→ What is asked
Reproduce the span that opens at the line containing "The FreeCAD and" and closes at the line containing "plumb_spot(block, side)", both lines included, without alteration and without any other line.
— START Exercise inputs —
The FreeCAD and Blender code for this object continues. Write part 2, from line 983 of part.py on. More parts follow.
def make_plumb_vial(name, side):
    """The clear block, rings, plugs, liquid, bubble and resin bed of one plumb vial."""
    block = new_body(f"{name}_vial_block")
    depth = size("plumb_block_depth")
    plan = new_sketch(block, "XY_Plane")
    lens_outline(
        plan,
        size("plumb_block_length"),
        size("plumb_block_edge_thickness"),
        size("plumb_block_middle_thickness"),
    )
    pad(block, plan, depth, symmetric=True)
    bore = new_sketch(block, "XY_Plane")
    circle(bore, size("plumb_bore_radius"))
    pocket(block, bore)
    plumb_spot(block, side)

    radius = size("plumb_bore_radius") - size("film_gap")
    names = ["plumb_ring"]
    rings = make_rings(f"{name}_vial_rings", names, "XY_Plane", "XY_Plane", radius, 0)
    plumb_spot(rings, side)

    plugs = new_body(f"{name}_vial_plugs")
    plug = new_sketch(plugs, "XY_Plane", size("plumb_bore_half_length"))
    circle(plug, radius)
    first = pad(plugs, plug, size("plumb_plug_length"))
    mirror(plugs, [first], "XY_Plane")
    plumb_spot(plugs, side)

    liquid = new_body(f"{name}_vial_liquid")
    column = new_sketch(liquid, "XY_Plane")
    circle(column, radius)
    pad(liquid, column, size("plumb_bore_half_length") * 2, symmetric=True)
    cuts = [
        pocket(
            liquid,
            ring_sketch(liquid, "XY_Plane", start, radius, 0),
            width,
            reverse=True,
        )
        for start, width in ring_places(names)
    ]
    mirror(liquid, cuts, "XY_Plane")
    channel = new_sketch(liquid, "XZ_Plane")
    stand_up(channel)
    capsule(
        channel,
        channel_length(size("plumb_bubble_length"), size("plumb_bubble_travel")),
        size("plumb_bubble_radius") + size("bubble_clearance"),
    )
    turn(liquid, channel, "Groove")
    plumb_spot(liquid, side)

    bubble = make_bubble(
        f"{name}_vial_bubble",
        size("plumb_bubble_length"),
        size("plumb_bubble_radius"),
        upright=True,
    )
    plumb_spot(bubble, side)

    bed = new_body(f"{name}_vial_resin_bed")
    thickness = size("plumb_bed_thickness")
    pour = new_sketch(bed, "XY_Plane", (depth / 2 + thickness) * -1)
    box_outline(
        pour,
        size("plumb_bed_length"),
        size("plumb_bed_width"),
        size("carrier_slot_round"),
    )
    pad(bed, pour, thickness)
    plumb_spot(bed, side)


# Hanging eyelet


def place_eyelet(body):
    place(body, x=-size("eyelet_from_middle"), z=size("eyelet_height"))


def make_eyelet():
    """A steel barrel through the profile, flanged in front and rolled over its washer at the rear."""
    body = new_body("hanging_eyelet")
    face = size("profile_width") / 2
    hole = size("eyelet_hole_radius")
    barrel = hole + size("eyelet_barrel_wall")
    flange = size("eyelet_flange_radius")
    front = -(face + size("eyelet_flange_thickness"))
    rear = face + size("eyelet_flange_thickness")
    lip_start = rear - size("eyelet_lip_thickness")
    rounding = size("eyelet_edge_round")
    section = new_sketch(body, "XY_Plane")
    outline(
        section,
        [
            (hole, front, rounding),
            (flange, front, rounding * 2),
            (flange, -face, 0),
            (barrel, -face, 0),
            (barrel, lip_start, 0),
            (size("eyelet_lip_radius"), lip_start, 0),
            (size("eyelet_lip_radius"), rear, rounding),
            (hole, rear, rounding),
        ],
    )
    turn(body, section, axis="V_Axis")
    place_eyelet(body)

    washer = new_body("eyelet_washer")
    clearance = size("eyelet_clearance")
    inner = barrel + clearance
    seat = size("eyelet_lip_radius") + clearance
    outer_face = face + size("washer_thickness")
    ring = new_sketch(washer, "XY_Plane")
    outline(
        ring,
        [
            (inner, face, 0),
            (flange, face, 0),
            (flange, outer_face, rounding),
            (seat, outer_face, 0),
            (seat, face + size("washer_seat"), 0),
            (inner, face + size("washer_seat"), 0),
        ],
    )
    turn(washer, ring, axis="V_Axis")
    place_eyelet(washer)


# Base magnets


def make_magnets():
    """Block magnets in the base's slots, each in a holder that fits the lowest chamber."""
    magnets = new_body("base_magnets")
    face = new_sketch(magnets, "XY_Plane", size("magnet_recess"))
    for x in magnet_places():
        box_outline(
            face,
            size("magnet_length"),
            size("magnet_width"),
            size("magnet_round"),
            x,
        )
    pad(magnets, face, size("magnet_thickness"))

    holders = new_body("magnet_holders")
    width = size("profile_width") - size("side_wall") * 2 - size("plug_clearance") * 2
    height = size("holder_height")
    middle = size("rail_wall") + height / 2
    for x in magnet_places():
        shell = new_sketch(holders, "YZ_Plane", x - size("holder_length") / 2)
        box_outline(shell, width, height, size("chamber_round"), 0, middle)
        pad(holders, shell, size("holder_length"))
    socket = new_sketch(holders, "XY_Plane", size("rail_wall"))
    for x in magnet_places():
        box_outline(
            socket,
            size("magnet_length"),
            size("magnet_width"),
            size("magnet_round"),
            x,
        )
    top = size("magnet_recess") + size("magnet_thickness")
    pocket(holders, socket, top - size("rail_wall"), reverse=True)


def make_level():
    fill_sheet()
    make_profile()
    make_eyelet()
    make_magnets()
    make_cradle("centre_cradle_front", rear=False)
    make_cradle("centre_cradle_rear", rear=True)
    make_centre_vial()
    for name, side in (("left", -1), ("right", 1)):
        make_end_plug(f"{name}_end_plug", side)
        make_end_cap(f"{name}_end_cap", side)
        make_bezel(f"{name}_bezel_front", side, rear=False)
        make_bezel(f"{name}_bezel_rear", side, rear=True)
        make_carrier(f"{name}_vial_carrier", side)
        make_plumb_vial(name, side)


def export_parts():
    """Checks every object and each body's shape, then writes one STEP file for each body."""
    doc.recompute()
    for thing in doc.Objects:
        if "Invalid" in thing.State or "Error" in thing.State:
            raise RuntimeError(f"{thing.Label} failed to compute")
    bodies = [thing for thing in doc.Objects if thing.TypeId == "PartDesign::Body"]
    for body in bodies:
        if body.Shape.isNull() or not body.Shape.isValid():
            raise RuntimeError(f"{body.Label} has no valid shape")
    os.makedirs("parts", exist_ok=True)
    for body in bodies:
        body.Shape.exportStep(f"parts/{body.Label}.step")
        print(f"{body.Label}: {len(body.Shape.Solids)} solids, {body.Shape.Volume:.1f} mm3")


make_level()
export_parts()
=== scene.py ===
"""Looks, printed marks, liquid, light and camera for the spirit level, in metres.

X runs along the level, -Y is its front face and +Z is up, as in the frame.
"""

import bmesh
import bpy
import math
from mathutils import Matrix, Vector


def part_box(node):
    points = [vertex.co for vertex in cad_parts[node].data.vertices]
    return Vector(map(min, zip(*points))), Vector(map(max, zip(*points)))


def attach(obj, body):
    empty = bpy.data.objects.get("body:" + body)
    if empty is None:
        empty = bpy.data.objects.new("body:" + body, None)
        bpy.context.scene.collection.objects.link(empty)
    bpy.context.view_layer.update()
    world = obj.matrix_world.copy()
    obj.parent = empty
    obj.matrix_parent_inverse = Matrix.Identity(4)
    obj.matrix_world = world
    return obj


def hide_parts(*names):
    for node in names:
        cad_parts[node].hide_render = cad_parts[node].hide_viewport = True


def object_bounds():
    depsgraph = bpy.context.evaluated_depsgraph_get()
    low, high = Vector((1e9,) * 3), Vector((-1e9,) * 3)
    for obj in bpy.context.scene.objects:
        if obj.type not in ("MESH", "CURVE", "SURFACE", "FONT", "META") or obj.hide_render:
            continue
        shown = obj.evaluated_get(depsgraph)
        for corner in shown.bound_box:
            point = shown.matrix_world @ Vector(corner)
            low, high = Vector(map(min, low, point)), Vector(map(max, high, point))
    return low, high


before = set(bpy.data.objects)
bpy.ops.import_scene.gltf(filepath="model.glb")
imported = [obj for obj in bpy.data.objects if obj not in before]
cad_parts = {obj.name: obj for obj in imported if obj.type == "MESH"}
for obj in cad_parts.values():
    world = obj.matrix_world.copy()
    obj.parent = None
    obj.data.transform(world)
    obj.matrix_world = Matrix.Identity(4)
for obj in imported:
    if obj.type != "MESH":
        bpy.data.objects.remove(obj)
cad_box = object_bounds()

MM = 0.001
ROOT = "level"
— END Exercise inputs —
— START Exercise inputs —
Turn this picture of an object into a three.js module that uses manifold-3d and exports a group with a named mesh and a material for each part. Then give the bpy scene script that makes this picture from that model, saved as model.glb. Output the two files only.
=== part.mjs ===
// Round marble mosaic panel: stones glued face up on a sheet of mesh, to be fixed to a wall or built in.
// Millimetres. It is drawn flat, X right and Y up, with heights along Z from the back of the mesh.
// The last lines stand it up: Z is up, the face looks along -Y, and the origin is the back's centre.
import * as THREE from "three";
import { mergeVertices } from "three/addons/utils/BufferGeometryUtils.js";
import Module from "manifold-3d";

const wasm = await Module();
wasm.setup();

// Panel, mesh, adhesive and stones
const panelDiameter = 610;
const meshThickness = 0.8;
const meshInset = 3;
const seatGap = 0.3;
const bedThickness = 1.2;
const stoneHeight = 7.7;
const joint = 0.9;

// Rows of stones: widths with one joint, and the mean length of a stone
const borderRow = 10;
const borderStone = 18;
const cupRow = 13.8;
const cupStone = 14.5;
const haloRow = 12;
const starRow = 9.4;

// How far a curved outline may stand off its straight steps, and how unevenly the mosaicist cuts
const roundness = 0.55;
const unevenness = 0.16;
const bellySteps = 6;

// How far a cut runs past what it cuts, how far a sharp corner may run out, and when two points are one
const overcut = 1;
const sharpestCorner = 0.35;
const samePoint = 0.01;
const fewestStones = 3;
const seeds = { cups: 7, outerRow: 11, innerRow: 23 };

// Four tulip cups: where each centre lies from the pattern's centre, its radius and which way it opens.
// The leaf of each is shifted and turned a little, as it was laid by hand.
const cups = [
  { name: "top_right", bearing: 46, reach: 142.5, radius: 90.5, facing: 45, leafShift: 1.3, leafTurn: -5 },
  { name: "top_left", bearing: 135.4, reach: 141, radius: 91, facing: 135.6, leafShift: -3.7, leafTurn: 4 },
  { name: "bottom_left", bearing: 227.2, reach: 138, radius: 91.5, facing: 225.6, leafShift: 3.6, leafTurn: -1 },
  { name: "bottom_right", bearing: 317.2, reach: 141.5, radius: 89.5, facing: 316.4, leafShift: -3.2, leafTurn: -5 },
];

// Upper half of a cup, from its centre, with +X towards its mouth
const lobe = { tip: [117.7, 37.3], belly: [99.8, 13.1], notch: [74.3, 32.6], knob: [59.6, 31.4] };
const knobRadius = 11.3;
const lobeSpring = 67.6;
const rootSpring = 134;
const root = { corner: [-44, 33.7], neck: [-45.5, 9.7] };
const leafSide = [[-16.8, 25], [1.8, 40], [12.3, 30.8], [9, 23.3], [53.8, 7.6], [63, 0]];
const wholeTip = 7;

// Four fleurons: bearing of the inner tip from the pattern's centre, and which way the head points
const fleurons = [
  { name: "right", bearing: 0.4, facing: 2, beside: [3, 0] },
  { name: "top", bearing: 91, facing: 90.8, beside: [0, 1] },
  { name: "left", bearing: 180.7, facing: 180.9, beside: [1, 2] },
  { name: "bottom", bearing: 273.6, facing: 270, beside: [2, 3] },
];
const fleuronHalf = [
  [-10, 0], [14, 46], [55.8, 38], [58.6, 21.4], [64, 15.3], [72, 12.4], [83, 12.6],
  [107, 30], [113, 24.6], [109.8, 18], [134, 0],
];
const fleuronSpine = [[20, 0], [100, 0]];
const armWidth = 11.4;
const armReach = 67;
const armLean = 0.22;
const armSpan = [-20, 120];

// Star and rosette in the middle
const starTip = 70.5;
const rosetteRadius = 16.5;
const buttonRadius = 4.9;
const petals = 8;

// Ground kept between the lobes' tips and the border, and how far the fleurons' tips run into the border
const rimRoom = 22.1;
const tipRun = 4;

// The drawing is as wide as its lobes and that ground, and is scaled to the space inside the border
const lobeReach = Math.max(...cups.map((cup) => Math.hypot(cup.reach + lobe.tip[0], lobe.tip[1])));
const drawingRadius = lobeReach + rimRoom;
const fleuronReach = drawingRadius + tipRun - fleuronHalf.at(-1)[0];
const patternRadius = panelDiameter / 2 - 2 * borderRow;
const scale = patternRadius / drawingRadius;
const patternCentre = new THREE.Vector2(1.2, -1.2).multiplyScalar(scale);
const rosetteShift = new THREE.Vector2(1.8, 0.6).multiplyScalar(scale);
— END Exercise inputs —
→ Exercise output
The FreeCAD and Blender code for this object continues. Write part 2, from line 983 of part.py on. More parts follow.
def make_plumb_vial(name, side):
    """The clear block, rings, plugs, liquid, bubble and resin bed of one plumb vial."""
    block = new_body(f"{name}_vial_block")
    depth = size("plumb_block_depth")
    plan = new_sketch(block, "XY_Plane")
    lens_outline(
        plan,
        size("plumb_block_length"),
        size("plumb_block_edge_thickness"),
        size("plumb_block_middle_thickness"),
    )
    pad(block, plan, depth, symmetric=True)
    bore = new_sketch(block, "XY_Plane")
    circle(bore, size("plumb_bore_radius"))
    pocket(block, bore)
    plumb_spot(block, side)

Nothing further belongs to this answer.